Awalnya saya menggali secara tidak langsung fenomena perlombaan anak warga kampung masuk tentara dan polisi. Sebenarnya hal ini bukan fenomena baru. Cuma saja saya berkesimpulan sudah makin gila-gilaan dan tentu berdampak pada suburnya manipulasi dan korupsi.
Bayangkan untuk masuk setingkat pangkat sersan, orang bisa mengeluakan dana kisaran 400 juta. Bahkan, ada saja keluarga-keluarga kaya di kampung sanggup mengeluarkan 1 milyar asal dijamin masuk dan berpangkat sersan. Sementara kalau pangkat prajurit, kisaran 200 juta.
Pasar untuk urusan begini, sebenarnya tertutup, namun tetap saja ketahuan dari orang ke orang. Mengingat begitu banyaknya orang tua yang menginginkan anaknya punya pangkat dan seragam yang bagi mereka dapat meningkatkan prestise dan membuat rasa segan.

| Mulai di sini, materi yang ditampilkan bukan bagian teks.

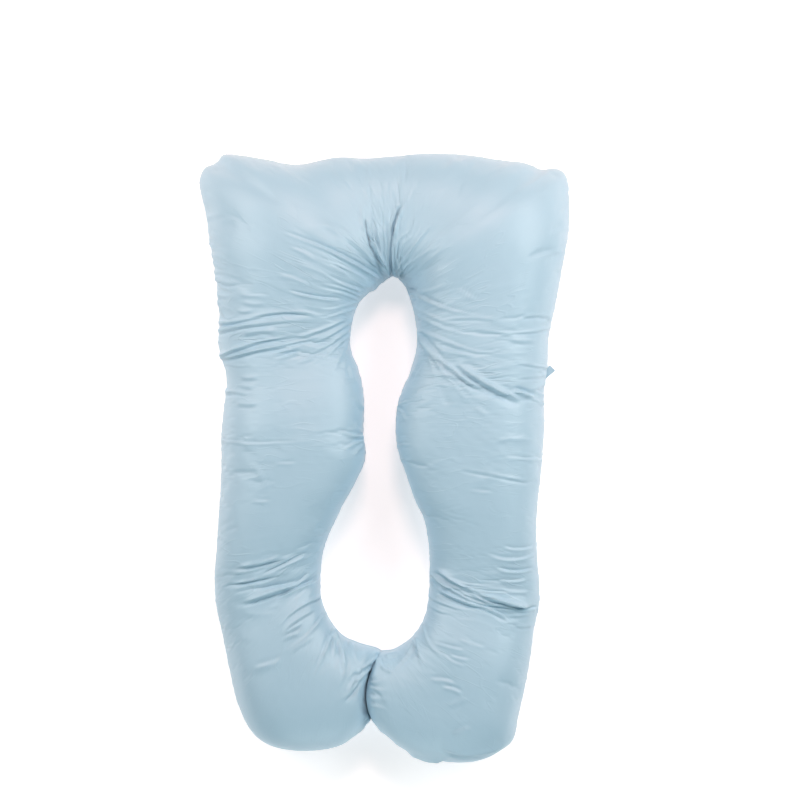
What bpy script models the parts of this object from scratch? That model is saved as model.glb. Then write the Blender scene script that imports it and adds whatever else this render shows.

Jaringan rekruitmen urusan ini, sebenarnya enggan untuk diungkap, karena sebenarnya sangat melanggar moral dan peraturan. Tapi yang namanya praktik di Indonesia: sama-sama tahu, sama-sama butuh uang. Tentu tidak akan ada yang mengaku bertanggung jawab secara resmi akan pelanggaran ini. Tetapi semua juga tampaknya bungkam dan memilih menikmati apa yang terjadi di bawah meja. Bisa dibayangkan akibatnya, baik pengaruh sosialnya, psikologisnya hingga daya rusak kebudayaannya.
Lain lagi dengan realita pemilihan legislatif (pileg). Masyarakat menurut pengakuan informan, justru senang sekali. Karena sekali musim pileg, pemilik suara dapat memanen uang minimal dari 5 caleg yang masing-masing diperoleh minimal Rp150 ribu. Total masyarakat pemilik suara dapat mengantongi 750 ribu hingga 1 juta rupiah.

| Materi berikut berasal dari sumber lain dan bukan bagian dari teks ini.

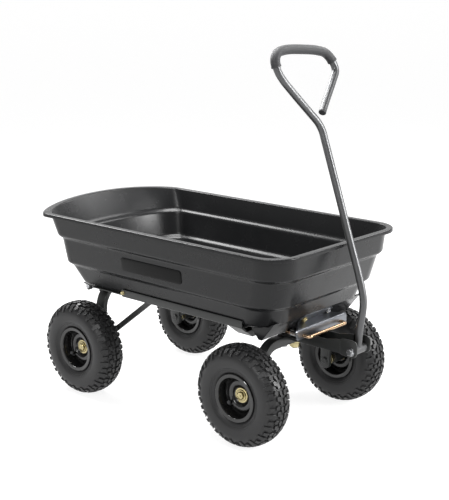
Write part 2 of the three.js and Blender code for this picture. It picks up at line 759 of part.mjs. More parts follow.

“Lebih enak pileg daripada pilkada,” katanya.
“Sebab pilkada, calonnya hanya 2 sampai 3 pasangan. Kadang hanya dapat 400 saja dari musim pilkada. Apalagi jika lawannya, tidak ambisi untuk saling mengalahkan. Maka uang yang diedarkan ke masyarakat, jumlah tarifnya jadi sedikit,” lanjutnya.
Demikianlah sikap dan alam pikiran masyarakat kampung terkait realitas sogok menyogok di segala bidang yang makin masif mempengaruhi kehidupan mereka.
Korupsi politik dan korupsi praktik rekruitmen aparat negara sudah menjadi bagian yang dimaklumi dan bahkan dirayakan oleh masyarakat. Bisa dibayangkan dari daya rusak kenyataan ini dalam parameter nilai dan kebenaran di dalam masyarakat. Masyarakat menganggap, demikianlah adanya kehidupan: bahwa kecurangan dan eksploitasi merupakan syarat dari kehidupan itu sendiri untuk mengusahakan berpihak pada mereka.
Penyimpangan ini, tampaknya sudah susah untuk dikoreksi, kecuali karena sebab force majeure, seperti pergolakan, revolusi dan perang yang dipaksakan dari luar; seperti zaman Jepang yang mengakhiri era kolonialisme Belanda. Era korupsi sistemik dari Indonesia mungkin saya pikir hanya bisa diakhiri dengan adanya force majeure. Sebab semua pihak, dari bawah hingga ke atas, saling terkait peranan dan mengambil manfaat dari situasi korup ini.
Semoga force majeure atas izin Allah dihadirkan segera untuk memusnahkan pilar-pilar struktural dan kultural korupsi di Indonesia. Habis gimana lagi. Semua tutup mata. Sekiranya dari Presiden menembak mati biang korupsi di depan umum, mungkin ada sedikit jeda. Tapi kalau begini, lebih baik minta force majeure saja sekalian supaya yang tersiksa tidak hanya mereka yang hidup susah. [mc]
~*Bhre Wira, Putra Batak Pecinta Literasi.